#### Exercise:
Going through the material below, please gather all lines with the word "joints" in them.

#### Supplied data:
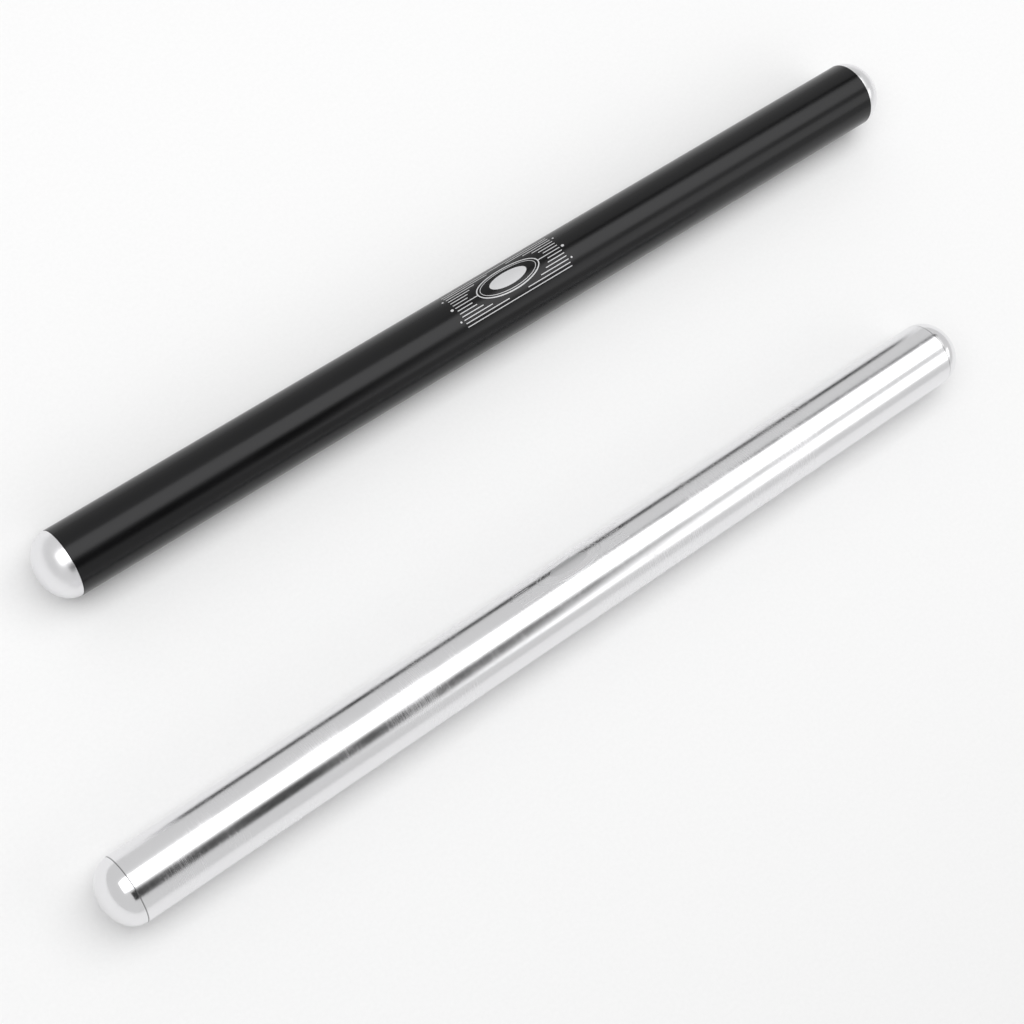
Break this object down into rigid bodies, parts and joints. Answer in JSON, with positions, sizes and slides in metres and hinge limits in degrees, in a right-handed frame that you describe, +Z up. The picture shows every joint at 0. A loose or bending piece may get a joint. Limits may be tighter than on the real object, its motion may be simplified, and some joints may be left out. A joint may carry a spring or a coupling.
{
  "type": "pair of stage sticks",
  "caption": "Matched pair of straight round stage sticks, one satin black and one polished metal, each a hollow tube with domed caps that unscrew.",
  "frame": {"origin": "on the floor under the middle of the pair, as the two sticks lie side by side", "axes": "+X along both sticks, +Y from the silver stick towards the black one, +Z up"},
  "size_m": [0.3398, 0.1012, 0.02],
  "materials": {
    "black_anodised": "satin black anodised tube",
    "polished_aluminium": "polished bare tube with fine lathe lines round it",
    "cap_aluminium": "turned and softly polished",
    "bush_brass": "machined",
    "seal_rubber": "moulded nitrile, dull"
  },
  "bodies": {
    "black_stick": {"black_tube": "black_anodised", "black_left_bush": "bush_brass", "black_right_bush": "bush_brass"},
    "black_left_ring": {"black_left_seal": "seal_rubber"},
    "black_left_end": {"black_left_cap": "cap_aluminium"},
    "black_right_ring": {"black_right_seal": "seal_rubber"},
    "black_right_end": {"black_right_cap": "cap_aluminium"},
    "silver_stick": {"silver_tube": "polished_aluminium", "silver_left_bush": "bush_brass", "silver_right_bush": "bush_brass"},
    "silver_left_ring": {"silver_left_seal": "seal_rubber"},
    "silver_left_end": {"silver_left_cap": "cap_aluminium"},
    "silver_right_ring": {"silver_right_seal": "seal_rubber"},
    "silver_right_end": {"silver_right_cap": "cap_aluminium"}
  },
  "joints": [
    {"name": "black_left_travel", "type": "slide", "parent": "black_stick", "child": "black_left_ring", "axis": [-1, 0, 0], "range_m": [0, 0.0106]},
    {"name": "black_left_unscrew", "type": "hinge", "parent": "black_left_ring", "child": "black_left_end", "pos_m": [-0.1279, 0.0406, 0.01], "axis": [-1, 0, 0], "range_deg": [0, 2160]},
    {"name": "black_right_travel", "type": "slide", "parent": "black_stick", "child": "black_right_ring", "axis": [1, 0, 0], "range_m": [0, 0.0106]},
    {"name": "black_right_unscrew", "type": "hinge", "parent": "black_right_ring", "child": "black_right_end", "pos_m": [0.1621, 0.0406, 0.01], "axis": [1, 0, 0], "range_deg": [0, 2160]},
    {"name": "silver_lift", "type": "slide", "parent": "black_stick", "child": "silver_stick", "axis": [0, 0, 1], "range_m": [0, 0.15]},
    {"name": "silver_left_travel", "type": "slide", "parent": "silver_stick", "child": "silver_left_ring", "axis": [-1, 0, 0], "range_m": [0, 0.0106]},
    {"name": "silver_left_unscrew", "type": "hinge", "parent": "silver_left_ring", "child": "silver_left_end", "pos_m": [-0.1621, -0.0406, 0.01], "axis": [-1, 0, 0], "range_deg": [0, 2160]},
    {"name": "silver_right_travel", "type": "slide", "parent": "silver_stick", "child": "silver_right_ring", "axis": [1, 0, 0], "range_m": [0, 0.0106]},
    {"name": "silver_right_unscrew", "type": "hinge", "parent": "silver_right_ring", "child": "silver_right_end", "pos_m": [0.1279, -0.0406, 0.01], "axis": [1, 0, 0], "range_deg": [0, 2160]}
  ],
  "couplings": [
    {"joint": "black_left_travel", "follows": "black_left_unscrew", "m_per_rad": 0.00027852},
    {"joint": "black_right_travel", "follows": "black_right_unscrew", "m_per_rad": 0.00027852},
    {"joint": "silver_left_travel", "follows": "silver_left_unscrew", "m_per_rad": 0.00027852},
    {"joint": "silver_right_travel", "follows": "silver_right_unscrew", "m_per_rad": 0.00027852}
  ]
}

#### Reply:
Break this object down into rigid bodies, parts and joints. Answer in JSON, with positions, sizes and slides in metres and hinge limits in degrees, in a right-handed frame that you describe, +Z up. The picture shows every joint at 0. A loose or bending piece may get a joint. Limits may be tighter than on the real object, its motion may be simplified, and some joints may be left out. A joint may carry a spring or a coupling.
  "joints": [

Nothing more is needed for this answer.